Jen Segger leaving Quest

Early last Monday morning, the streets in Squamish belonged mostly to the rain, sheets and surges of it lashing store windows and peppering puddles, no movement but for a few cars and Greyhound busses.

And Jen Segger. The endurance athlete ran from her house in Amble Path to the Chief, and then back again, all before dawn began to break.

"I usually put in a solid two hours before work most days," she said over coffee a few hours later. "And it's usually in the dark."

She laughed when she said that, which isn't much of surprise. This is a woman who trains four times a day, whose e-mails are enthused by exclamation marks. The Duncan-born endurance athlete is an international success, one who has applied her skills in places like Mexico, Costa Rica and, in recent years, the Sea to Sky corridor.

All that expertise landed her a job at Quest University as recreation programmer and coach. Almost two years ago, when the school was just opening its doors, she joined three other people in the department, and their office was bare except for a desk.

"I wanted to be a part of it," she remembers.

But that same desk wound up pushing her out the door. This week is her last at the private university in Garibaldi Highlands, and Segger is preparing to return to her business, training and competitions. When her boss was promoted to vice president, she found herself spending more and more time behind that desk, and less and less working with varsity teams and other aspiring athletes.

"It became so desk-oriented - very administrative," she said. "It meant I couldn't work with the teams anymore. I feel like my strengths are working with people. My passion is doing stuff with them, training them."

And so Segger resigned, though not with a sour heart. She was able to apply her sizeable skill set, a professional framework that includes a degree in recreation and tourism management a plethora of certifications for all kinds of training avenues. She spent time tooling yoga and mountain biking programs, working with basketball teams and coordinating travel for school athletes.

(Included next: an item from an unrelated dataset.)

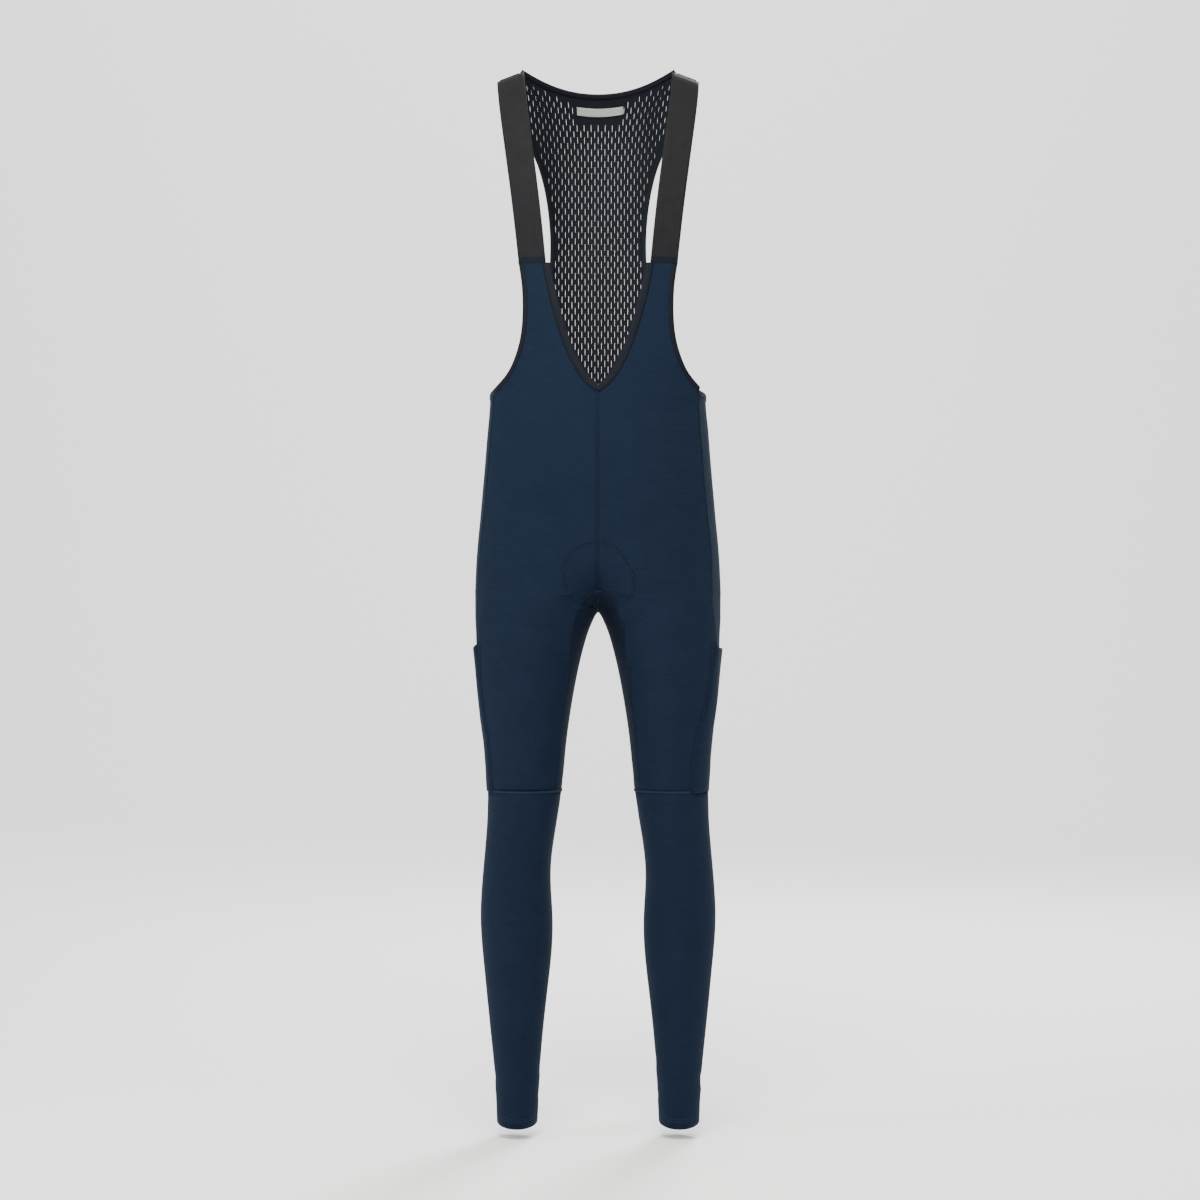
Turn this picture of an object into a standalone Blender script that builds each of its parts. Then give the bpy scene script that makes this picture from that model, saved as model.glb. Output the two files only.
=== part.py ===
"""Thermal bib tights. The cloth keeps the hollow shape that it has when it is worn.

The frame has its origin between the shoulders, where the two straps rest. The front faces -Y,
the wearer's left is +X and +Z is up. Sizes are in millimetres, and a drop is a depth below the
shoulders. Every panel is a grid of points on one figure, given a wall and cut 0.3 mm apart.
"""

import math

import bmesh
import bpy
import numpy as np

MM = 0.001

# Walls of the cloth and the strip that is kept open at every seam.
PANEL_WALL = 1.8
STRAP_WALL = 1.6
MESH_WALL = 1.4
BINDING_WALL = 2.6
POCKET_WALL = 1.6
LABEL_WALL = 1.0
SEAM_GAP = 0.3

# Levels that the pieces are cut to.
NET_TOP = 25.0
NECK_BOTTOM = 438.0
GUSSET_TOP = 696.0
FORK = 727.0
KNEE_SEAM = 963.0
HEM = 1411.0
HEM_TILT = 7.0
HEM_TILT_REACH = 130.0
POCKET_LINE_FROM = 640.0
POCKET_LINE_REACH = 110.0

NECK_BINDING = 9.5
BACK_NECK_BINDING = 7.0
ARM_BINDING = 6.0
STRAP_WIDTH = 38.0
SHOULDER_SEAM_GAP = 0.9
BACK_NECK_GAP = 0.5

LABEL_WIDTH = 64.0
LABEL_HEIGHT = 12.0
LABEL_TOP = 38.0
LABEL_OFFSET = 2.5

POCKET_FLARE = 3.0
POCKET_FLARE_REACH = 16.0
MOUTH_SHARE_FRONT = 0.15
MOUTH_SHARE_BACK = 0.7

# How soon the inner-leg panel leaves the fork, how the back bends from its middle toward the
# shoulder line in x, y and drop, and which way the back and the straps face.
FORK_HASTE = 2.2
BACK_POWERS = (1.0, 2.4, 2.0)
BACK_FACES = (0, 1, 0.3)
STRAP_FACES = (0, -1, 0.6)

# How many strips of cloth each panel is divided into, across and down.
FRONT_INNER_COLUMNS = 4
FRONT_OUTER_COLUMNS = 3
BACK_OUTER_COLUMNS = 3
BACK_INNER_COLUMNS = 6
GUSSET_COLUMNS = 8
LEG_COLUMNS = 24
LEG_ROWS = 13
MESH_INNER_COLUMNS = 6
MESH_STRAP_COLUMNS = 2
MESH_ROWS = 20
STRAP_COLUMNS = 3
STRAP_ROWS = 14
LABEL_COLUMNS = 4
TORSO_ROWS = 11

# How finely a line is traced before it is divided, how often the reach of the figure is halved
# to find its surface, and how far beyond a plain section that search starts.
FINE_POINTS = 61
HALVINGS = 26
WIDEST_SHARE = 1.4

BIB_LEVELS = (268, 286, 304, 326, 350, 374, 396, 411, 423, 432)
THIGH_LEVELS = (704, 713, 725, 741, 762, 786, 811, 836, 861, 886, 911, 937, 963)
POCKET_FIRST_LEVEL = 786

SIDES = {"left": 1, "right": -1}

COLOURS = {
    "thermal_navy": ((0.013, 0.030, 0.065), 0.75),
    "thermal_dark": ((0.010, 0.020, 0.042), 0.80),
    "elastic_charcoal": ((0.027, 0.027, 0.032), 0.85),
    "mesh_black": ((0.012, 0.013, 0.016), 0.80),
    "binding_black": ((0.010, 0.011, 0.015), 0.70),
    "binding_slate": ((0.014, 0.020, 0.032), 0.65),
    "label_grey": ((0.33, 0.33, 0.34), 0.90),
}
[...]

"It was awesome," she said.

But now it's over. And with closure up the hill comes opportunity most everywhere else. She'll be focusing anew on her company, Challenge by Choice Coaching, which focuses on high performance trail racing and mountain biking, among other things. Some sessions she offers are introductory, while others push athletes into more arduous personal tests, like Comfortably Numb or Stormy.

She's also looking to put together a team for the seven-day Coastal Challenge in Costa Rica.

"It's life changing," she said. "It really is."

And she'll continue to work with Impossible2Possible, a non-profit that ties recreation with environmental stewardship. Under those auspices, she'll be doing the Vancouver Island Epic race this spring.

Finally, she'll return with renewed gusto to her personal pursuits. She'll continue to race with Dart Moon, her Washington-based team, who have a world championship coming up in Portugal. Also on the horizon is Rock and Ice, a seven-day marathon in Yellowknife. Two weeks after that, she'll be off to Costa Rica for another race.

"I feel like if I'm not pursuing this other half of myself, I'm not going to be fulliflled."